═══ STORED DATA

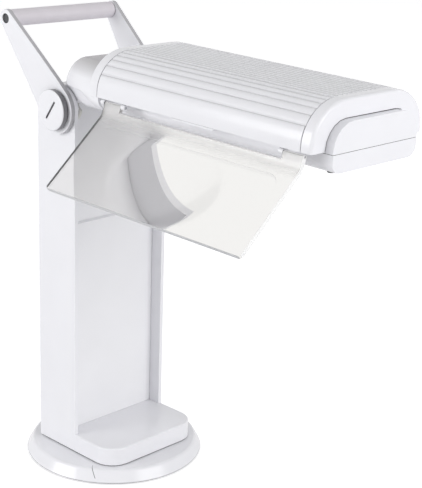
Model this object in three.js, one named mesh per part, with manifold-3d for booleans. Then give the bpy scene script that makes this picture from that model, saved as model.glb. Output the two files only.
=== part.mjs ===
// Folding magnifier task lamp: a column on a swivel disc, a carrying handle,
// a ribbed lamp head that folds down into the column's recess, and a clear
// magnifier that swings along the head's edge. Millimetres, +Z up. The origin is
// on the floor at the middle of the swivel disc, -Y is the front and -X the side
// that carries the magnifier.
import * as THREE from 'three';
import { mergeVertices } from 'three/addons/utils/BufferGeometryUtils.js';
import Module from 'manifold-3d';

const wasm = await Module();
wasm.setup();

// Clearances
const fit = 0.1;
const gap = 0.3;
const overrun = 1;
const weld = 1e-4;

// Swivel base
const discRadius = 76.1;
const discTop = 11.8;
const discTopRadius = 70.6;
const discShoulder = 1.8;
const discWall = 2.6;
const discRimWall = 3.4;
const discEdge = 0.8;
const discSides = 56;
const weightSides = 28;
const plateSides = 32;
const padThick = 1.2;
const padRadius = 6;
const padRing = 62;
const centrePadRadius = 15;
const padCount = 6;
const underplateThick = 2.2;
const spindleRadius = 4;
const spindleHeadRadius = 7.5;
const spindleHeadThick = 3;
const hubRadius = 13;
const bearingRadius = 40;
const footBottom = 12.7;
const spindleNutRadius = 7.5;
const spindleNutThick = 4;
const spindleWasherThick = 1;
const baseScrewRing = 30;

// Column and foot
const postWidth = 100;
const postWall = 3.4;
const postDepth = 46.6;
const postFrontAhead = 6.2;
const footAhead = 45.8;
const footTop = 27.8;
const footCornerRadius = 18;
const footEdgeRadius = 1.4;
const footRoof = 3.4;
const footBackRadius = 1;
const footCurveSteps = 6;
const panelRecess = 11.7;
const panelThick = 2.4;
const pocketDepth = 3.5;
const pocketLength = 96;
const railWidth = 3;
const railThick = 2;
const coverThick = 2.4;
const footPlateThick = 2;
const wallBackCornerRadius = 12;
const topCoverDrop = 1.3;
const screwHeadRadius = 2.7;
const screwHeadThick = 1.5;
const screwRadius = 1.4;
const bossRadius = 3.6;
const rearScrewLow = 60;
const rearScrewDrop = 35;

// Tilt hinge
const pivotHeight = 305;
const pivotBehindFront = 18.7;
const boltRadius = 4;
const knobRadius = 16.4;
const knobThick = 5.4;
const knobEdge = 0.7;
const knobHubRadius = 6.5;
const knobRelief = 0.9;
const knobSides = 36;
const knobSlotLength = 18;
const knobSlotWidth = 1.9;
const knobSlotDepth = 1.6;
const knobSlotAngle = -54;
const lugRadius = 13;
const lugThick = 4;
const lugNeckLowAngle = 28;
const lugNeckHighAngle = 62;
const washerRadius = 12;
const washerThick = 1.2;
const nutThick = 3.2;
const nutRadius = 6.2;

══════

SET EXERCISE:
Exactly as they stand, set down the lines from the top of the data through the line with "const baseScrewRing = 30;".

COMPLETED TASK:
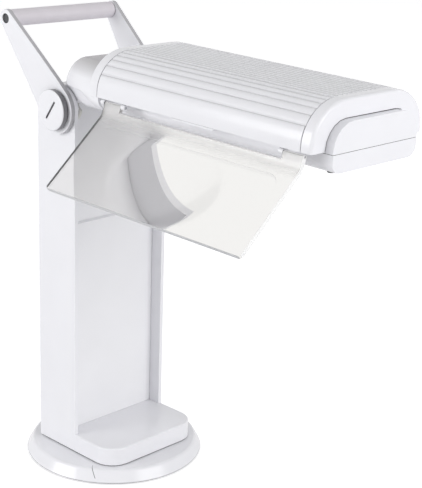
Model this object in three.js, one named mesh per part, with manifold-3d for booleans. Then give the bpy scene script that makes this picture from that model, saved as model.glb. Output the two files only.
=== part.mjs ===
// Folding magnifier task lamp: a column on a swivel disc, a carrying handle,
// a ribbed lamp head that folds down into the column's recess, and a clear
// magnifier that swings along the head's edge. Millimetres, +Z up. The origin is
// on the floor at the middle of the swivel disc, -Y is the front and -X the side
// that carries the magnifier.
import * as THREE from 'three';
import { mergeVertices } from 'three/addons/utils/BufferGeometryUtils.js';
import Module from 'manifold-3d';

const wasm = await Module();
wasm.setup();

// Clearances
const fit = 0.1;
const gap = 0.3;
const overrun = 1;
const weld = 1e-4;

// Swivel base
const discRadius = 76.1;
const discTop = 11.8;
const discTopRadius = 70.6;
const discShoulder = 1.8;
const discWall = 2.6;
const discRimWall = 3.4;
const discEdge = 0.8;
const discSides = 56;
const weightSides = 28;
const plateSides = 32;
const padThick = 1.2;
const padRadius = 6;
const padRing = 62;
const centrePadRadius = 15;
const padCount = 6;
const underplateThick = 2.2;
const spindleRadius = 4;
const spindleHeadRadius = 7.5;
const spindleHeadThick = 3;
const hubRadius = 13;
const bearingRadius = 40;
const footBottom = 12.7;
const spindleNutRadius = 7.5;
const spindleNutThick = 4;
const spindleWasherThick = 1;
const baseScrewRing = 30;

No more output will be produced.